The blueprint calls for focusing the most dramatic interventions on the most troubled schools—those whose performance puts them in the lowest 5 percent in their states. Such schools would have to choose one of four intervention strategies spelled out in existing regulations for the $3.5 billion School Improvement Grant program.
The blueprint would retain key aspects of the NCLB law, including its requirement for annual testing in reading and math in grades 3-8 and once in high school, and disaggregating student data for populations such as racial minorities, English-language learners, and students in special education.

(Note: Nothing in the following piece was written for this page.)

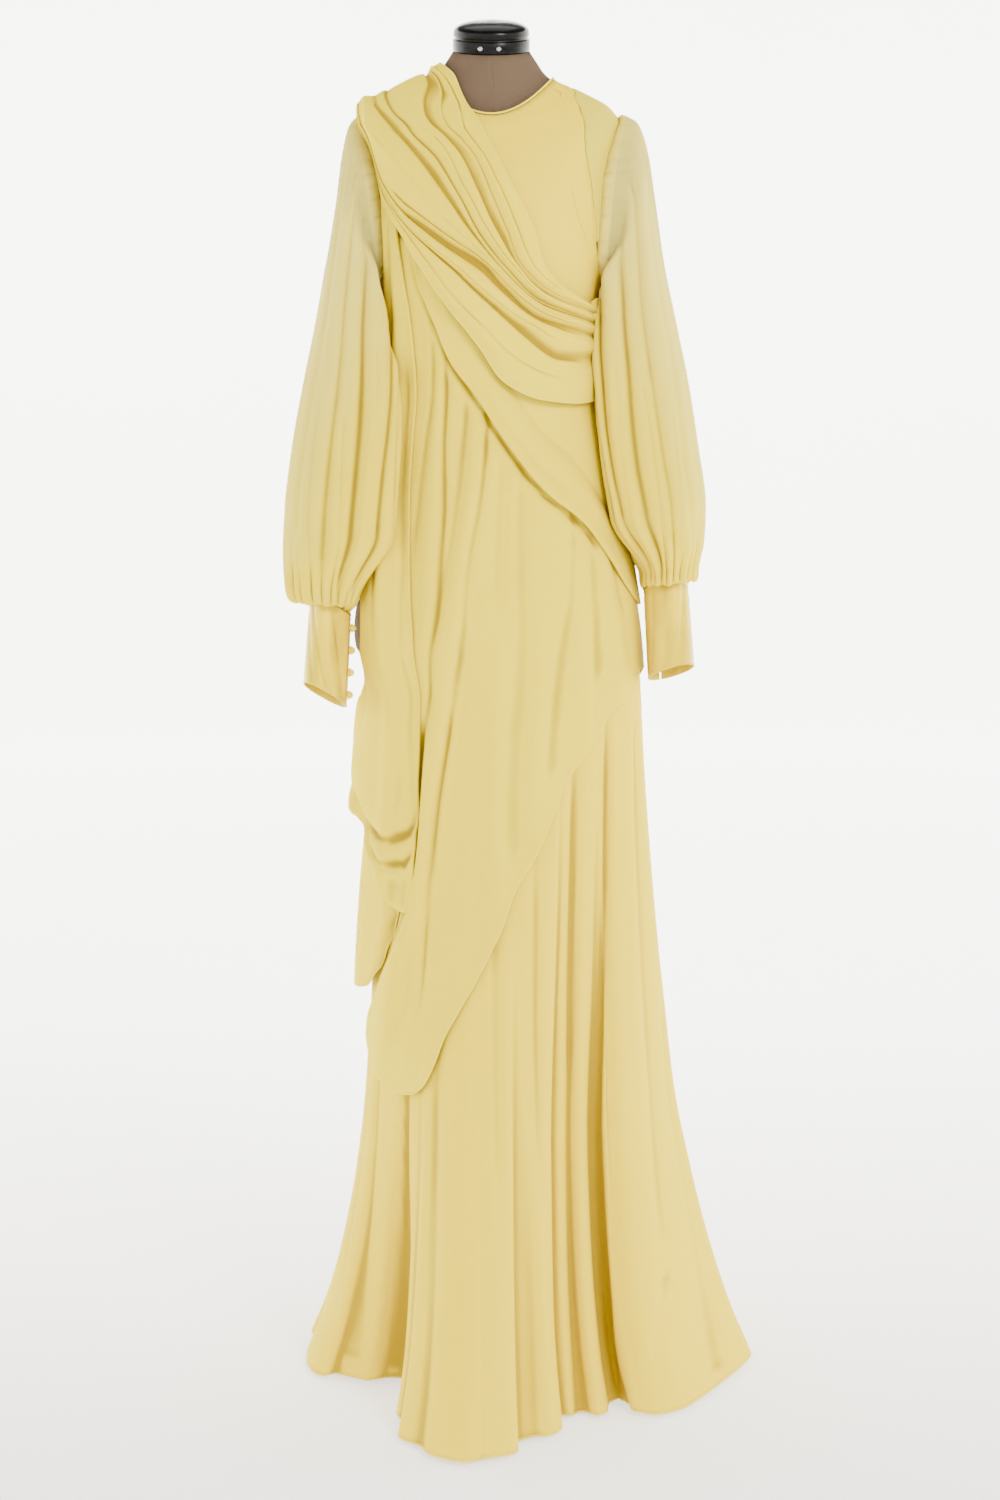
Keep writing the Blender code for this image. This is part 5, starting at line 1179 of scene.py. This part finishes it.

The blueprint also calls for measuring student achievement based on individual student growth, in part to give schools credit for helping students advance, even if they failed to meet proficiency targets. Ms. Spellings had permitted states to adopt such a system through a growth-model pilot project.
Interest and Skepticism
Lawmakers in both chambers greeted the administration’s outline as a good jumping-off point for their work.
“We greatly agree on a number of ... things,” Sen. Lamar Alexander of Tennessee, the top Republican on the Senate education subcommittee dealing with K-12 policy and a former U.S. secretary of education under President George H.W. Bush, told Mr. Duncan at a recent hearing. “This is a very helpful blueprint.”
Still, it’s unclear whether rank-and-file lawmakers will go along with the administration’s approach.
“My local schools are already telling me we just got done [implementing] one bad system,” said Rep. Peter Hoekstra, R-Mich., a prominent conservative, who is running for governor of his state. “Now you quote-unquote ‘geniuses’ in Washington are coming up with a new approach.”
And a liberal Democrat, Rep. Lynn Woolsey of California, surprised herself in echoing some of Rep. Hoekstra’s views.
“I hate to sound like Mr. Hoekstra—he and I never talk the same,” Ms. Woolsey said. “But I really worry we’ve got a new team in town and a new White House and a new secretary, so now we’ve got to do something new, but it won’t be that different.”